The Ghana National Petroleum Corporation (GNPC) sold 73 cargos of oil, made up of 71.1 million barrels valued at US$5.2 billion, between 2011 and April 2020, the Natural Resource Governance Institute (NRGI) has said in a new report.
The report, titled “Ghana’s Oil Sales: Using Commodity Trading Data for Accountability”, used publicly available data to show the importance of GNPC’s oil sales and the need for greater accountability, as the country faces the challenge of responding to COVID-19 and debt sustainability issues exacerbated by the pandemic.
The report said the impact of the coronavirus pandemic and oil price crash on Ghana’s economy means that ensuring GNPC maximises its oil sales revenues is more important than ever.
“Oil sales transparency on the part of GNPC and the government has been an important step toward enabling citizens groups to demand effective and accountable management of revenue flows.
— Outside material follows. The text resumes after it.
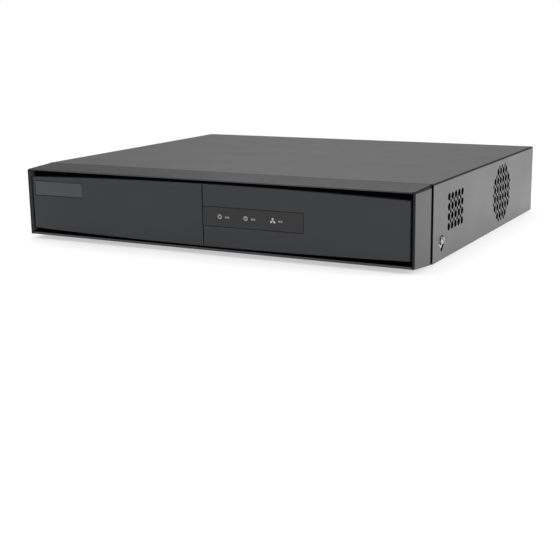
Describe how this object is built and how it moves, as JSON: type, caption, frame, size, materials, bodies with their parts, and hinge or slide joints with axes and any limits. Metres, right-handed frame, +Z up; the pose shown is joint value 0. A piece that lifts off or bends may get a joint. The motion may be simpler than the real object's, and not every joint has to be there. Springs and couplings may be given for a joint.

Information on Ghana’s long-term sales contracts tied to resource-backed borrowing is especially important in the context of broader debt relief and renegotiation discussions,” said Nafi Chinery, West Africa Manager for NRGI, in a press release accompanying the report.
According to the report, GNPC has a long-term agreement, signed in 2017, to sell four cargos per year of oil from the country’s TEN field to Russian trader Litasco.
A second agreement, signed in 2012, obliges the state oil company to sell five cargos per year to Chinese state-owned Unipec Asia, tied to the Ghanaian government’s US$3 billion loan agreement with China Development Bank.
These two deals alone generated 59 percent of the government’s total oil revenue for 2019.
The report urged government to disclose its long-term oil sales agreements to further improve transparency, which it said is already high in Ghana.
“Our research demonstrates the importance of the government’s long-term sales contracts as a source of government revenues,” Denis Gyeyir, the report’s co-author, said, adding that the precise terms within long-term sales agreements, such as those signed with Unipec Asia and Litasco, are very important in determining whether they represent a good deal for the country.
“We commend the government for its release of information on the terms of the agreement with Unipec Asia, but officials should disclose the long-term sales contracts with both Unipec Asia and Litasco in their entirety, and commit to disclosing any future similar agreements,” he said.
The report said Ghana is one of the most transparent countries in reporting on its commodity trading activities, with GNPC, the Ministry of Finance, the Bank of Ghana, the Public Interest and Accountability Committee, and Ghana Extractive Industries Transparency Initiative all disclosing information on the state’s oil sales activities.